Sélection

Histoire(s) de camps

Les camps  de réfugiés ont été officiellement fermés en Europe en 1966, mais ont-ils vraiment disparu ? L’accueil de populations déplacées, dans le respect de leur dignité et de leur altérité, pose toujours problème. 
Balises vous propose une sélection sur l’histoire des camps, pour accompagner la rencontre Après les camps… Exil et mémoires des camps de réfugiés, organisée par la Bpi.

Au 16e siècle, les flux migratoires de masse s’effectuent principalement de l’Europe vers le reste du monde. Les déplacements de populations s’intensifient avec la révolution industrielle, à la fin du 19e siècle mais cette fois entre pays d’Europe et entre campagne et ville. Le phénomène  devient plus important encore au 20e siècle, quand les populations civiles sont utilisées comme arme tactique dans les conflits. Il a fallu alors gérer l’accueil et le regroupement de ces déplacés. Les casernes ou hangars militaires ont bien souvent servi de refuge, mais aussi les maisons de particuliers, des baraquements ou autres abris précaires construits à la hâte, ces refuges n’étant pas destinés à perdurer.
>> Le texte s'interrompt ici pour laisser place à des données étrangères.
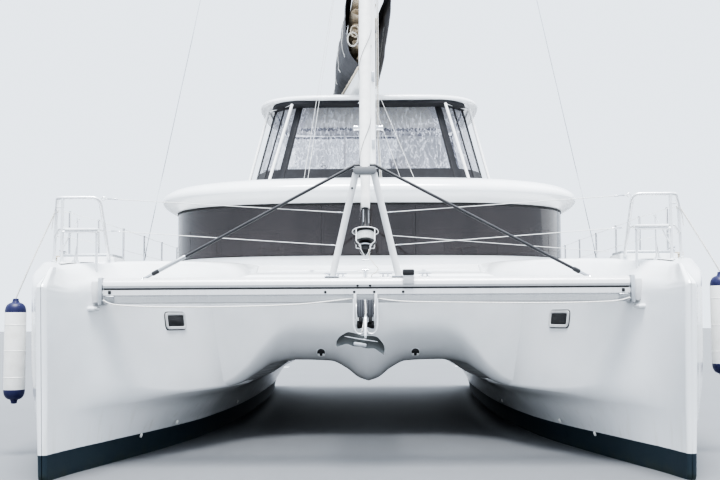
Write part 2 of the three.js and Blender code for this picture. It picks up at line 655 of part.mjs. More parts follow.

vue du Camp Joffre derrière des barbelé
Camp de Riversaltes, By Yeza (Own work), [CC-BY-SA-3.0], via Wikimedia Commons

Dans ces camps se succèdent divers profils : familles, déportés, prisonniers politiques, travailleurs forcés, décolonisés… Et les camps s’adaptent, s’éloignant de leur objectif humanitaire pour répondre aux nouveaux problèmes qui se présentent. Le camp de Rivesaltes, en France, en est un exemple : de « Camp militaire » en 1939, il est devenu « Centre d’hébergement », puis « Centre inter-régional de rassemblement des Israélites »,  « Centre de séjour surveillé », dépôt de prisonniers de l’Axe, qui seront remplacés par des combattants FLN, transformé en camp de reclassement pour les harkis, pour finir en Centre de rétention administrative… Malgré la mission de fermeture des camps européens confiée au HCR (Haut-commissariat aux réfugiés), les camps perdureront jusqu’en 1966.

Pour autant, les camps ont-ils disparu en Europe ? « Le manque de visibilité de ces camps contemporains ne signifie pas leur non-existence. » rapporte Gatien Du Bois dans « L’Europe des camps« , Nouvelle Europe [en ligne]. La politique européenne en matière de migrations s’est durcie et laisse bien souvent les camps aux portes de l’Europe. Il existe toujours une gestion des migrations avec regroupement dans des centres de rétention, des centres de tri, qui parfois débordent et deviennent des camps non-organisés comme à Calais. Il arrive aussi que des lieux de rétention soient établis sur le site d’anciens camps. Le réseau Migreurop qui lutte contre la multiplication établit des cartes de ces  lieux de regroupement ou d’enfermement en Europe ou à ses frontières.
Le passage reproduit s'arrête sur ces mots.